凡是一心用智慧来净化自己的人,都没有躯体,在那儿一起住着,将来还要到更美的地方去。

 

How singular is the thing called pleasure, and how curiously related to pain, which might be thought to be the opposite of it; for they are never present to a man at the same instant, and yet he who pursues either is generally compelled to take the other; their bodies are two, but they are joined by a single head.

愉快总莫名其妙地和痛苦联在一起。看上来,愉快和痛苦好像是一对冤家,谁也不会同时候和这两个一起相逢的。可是谁要是追求这一个而追到了,就势必碰到那一个。愉快和痛苦好像是同一个脑袋下面连生的两个身体。

 

 

And the soul of the true philosopher thinks that she ought not to resist this deliverance, and therefore abstains from pleasures and desires and pains and fears, as far as she is able.

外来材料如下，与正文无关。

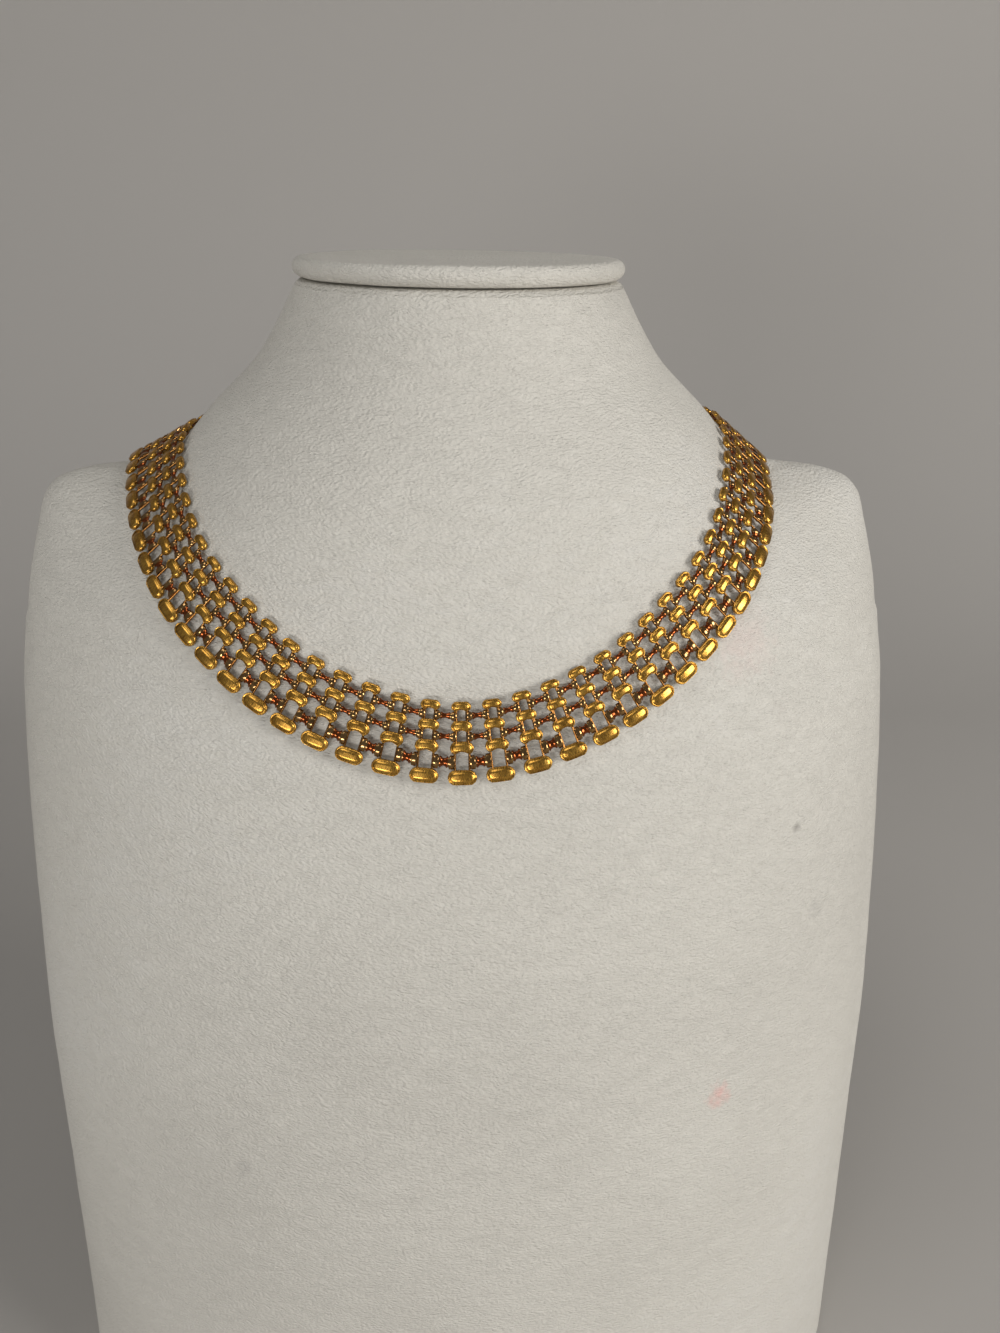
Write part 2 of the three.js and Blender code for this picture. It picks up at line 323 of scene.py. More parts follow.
COVER_STEPS = 300
COVER_RING_GAP = 1.6
COVER_WALK = 0.05  # the step upwards in which the gap between rings is measured
HEM = 1.4          # the rolled edge at the neck's top and at the base
CAP_RADIUS = 42
CAP_THICKNESS = 4.6
CAP_GAP = 0.4
CAP_STEPS = 160
CAP_EDGE_STEPS = 12
CAP_FLAT_SHARES = (0.25, 0.6, 0.85)  # rings on the cap's flat faces
CAP_EDGE_SETTLE = 0.25  # how far the padded edge draws in, and how much that varies
CAP_EDGE_LIFT = 0.18
CAP_EDGE_POWER = 6  # how closely the settling keeps to the edge
CAP_WAVES = (3, 0.3)  # how often the settling changes round the cap and up its edge
# The back panel laps over the front one: its edges, as angles, and its top.
LAP_EDGES = (-14.0, 186.0)
LAP_TOP = 240.0
LAP_RISE = 0.55
LAP_EDGE_BLEND = 0.6
LAP_TOP_BLEND = 1.5
# The padding under the cover swells and sinks: how often across a millimetre, and how far.
BROAD_SWELL = (0.021, 0.35)
FINE_SWELL = (0.11, 0.09)
FINE_SWELL_SHIFT = (7, 3, 1)
SWELL_SETTLE = 0.25
HEM_ANGLES = (0.0, 0.5, 1.0, 1.4)  # points round the rolled edge, in radians


def ease(value, low, high):
    t = min(max((value - low) / (high - low), 0.0), 1.0)
    return t * t * (3 - 2 * t)


def cover_radius(angle, z):
    low, high = SHOULDER_TOP
    if low < z < high:
        t = (z - low) / (high - low)
        return cover_radius(angle, low) * (1 - t) + cover_radius(angle, high) * t
    if z >= high:
        return bust_radius(angle, z)
    turn = math.degrees(angle)
    turn = turn - 360 if turn > 270 else turn
    first, last = LAP_EDGES
    lapped = ease(turn, first - LAP_EDGE_BLEND, first + LAP_EDGE_BLEND)
    lapped *= 1 - ease(turn, last - LAP_EDGE_BLEND, last + LAP_EDGE_BLEND)
    lapped *= 1 - ease(z, LAP_TOP - LAP_TOP_BLEND, LAP_TOP)
    return bust_radius(angle, z) + LAP_RISE * lapped


# Heights of the cover's rings, spaced evenly along the surface.
def cover_heights():
    heights = [HEM]
    z = HEM
    travelled = 0.0
    while z < NECK_TOP - HEM:
        z = min(z + COVER_WALK, NECK_TOP - HEM)
        sides = (
            math.hypot(COVER_WALK, cover_radius(angle, z) - cover_radius(angle, z - COVER_WALK))
            for angle in (0.0, -math.pi / 2)
        )
        travelled += max(sides)
        if travelled >= COVER_RING_GAP:
            heights.append(z)
            travelled = 0.0
    heights.append(NECK_TOP - HEM)
    return heights


def soft_swell(point):
    broad = noise.noise(Vector(point) * BROAD_SWELL[0])
    fine = noise.noise(Vector(point) * FINE_SWELL[0] + Vector(FINE_SWELL_SHIFT))
    return BROAD_SWELL[1] * broad + FINE_SWELL[1] * fine - SWELL_SETTLE


def cover_ring(z, inset):
    ring = []
    for i in range(COVER_STEPS):
        angle = 2 * math.pi * i / COVER_STEPS
        radius = cover_radius(angle, z) - inset
        x, y = radius * math.cos(angle), centre_y(z) + radius * math.sin(angle)
        swell = soft_swell((x, y, z))
        ring.append((x + swell * math.cos(angle), y + swell * math.sin(angle), z))
    return ring


def make_bust_cover(finish):
    edge = [(HEM * (1 - math.cos(a)), HEM * (1 - math.sin(a))) for a in HEM_ANGLES]
    rings = [cover_ring(rise, inset) for inset, rise in reversed(edge)]
    rings += [cover_ring(z, 0.0) for z in cover_heights()]
    rings += [cover_ring(NECK_TOP - rise, inset) for inset, rise in edge]
    middles = [(0, centre_y(0), 0.0), (0, centre_y(NECK_TOP), NECK_TOP)]
    mesh = shell_from_rings("bust_cover", rings, *middles)
    return piece_from("bust_cover", mesh, finish)


def make_cap_cover(finish):
    half = CAP_THICKNESS / 2
    foot = NECK_TOP + CAP_GAP
    profile = [(CAP_RADIUS * share, 0.0) for share in CAP_FLAT_SHARES]
    for i in range(CAP_EDGE_STEPS + 1):
        angle = -math.pi / 2 + math.pi * i / CAP_EDGE_STEPS
        profile.append((CAP_RADIUS - half + half * math.cos(angle), half + half * math.sin(angle)))
    profile += [(CAP_RADIUS * share, CAP_THICKNESS) for share in reversed(CAP_FLAT_SHARES)]
    middle_y = centre_y(NECK_TOP)
    rings = []
    for radius, rise in profile:
        ring = []
        for i in range(CAP_STEPS):
            angle = 2 * math.pi * i / CAP_STEPS
            edge_share = (radius / CAP_RADIUS) ** CAP_EDGE_POWER
            across, upwards = CAP_WAVES
            wave = noise.noise(Vector((
                across * math.cos(angle), across * math.sin(angle), rise * upwards,
            )))
            reach = radius - edge_share * CAP_EDGE_SETTLE * (1 + wave)
            z = foot + rise + (CAP_EDGE_LIFT * wave * edge_share if rise > 0 else 0.0)
            ring.append((reach * math.cos(angle), middle_y + reach * math.sin(angle), z))
        rings.append(ring)
    middles = [(0, middle_y, foot), (0, middle_y, foot + CAP_THICKNESS)]
    mesh = shell_from_rings("cap_cover", rings, *middles)
    return piece_from("cap_cover", mesh, finish)


# ---- Node helpers ----


class Graph:
    """Adds nodes to a tree and joins them."""

    def __init__(self, tree):
        self.tree = tree

    def add(self, kind, inputs=None, **settings):
        node = self.tree.nodes.new(kind)
        for key, value in settings.items():
            setattr(node, key, value)
        for key, value in (inputs or {}).items():
            self.feed(node.inputs[key], value)
        return node

    def feed(self, socket, value):
        if isinstance(value, bpy.types.NodeSocket):
            self.tree.links.new(value, socket)
        elif isinstance(value, bpy.types.Node):
            self.tree.links.new(next(o for o in value.outputs if o.enabled), socket)
        else:
            socket.default_value = value

    def sum(self, operation, *values, kind="ShaderNodeMath"):
        return self.add(kind, dict(enumerate(values)), operation=operation)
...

哲学家的灵魂相信它应当摒绝欢乐和痛苦的情感,在平静中生存。

 

And the true philosophers are always occupied in the practice of dying, wherefore also to them least of all men is death terrible. 

真正的哲学家一直在练习死。在一切世人中间,唯独他们最不怕死。

 

I maintain that I am right in not grieving or repining at parting from you and my masters in this world, for I believe that I shall equally find good masters and friends in another world. 

我就要离开你们了,就要离开这个世界上主管着我的主子了,可是我既不悲伤,也不愁苦,我是有道理的。因为我相信,我到了那个世界上,我会找到同样好的主子和朋友。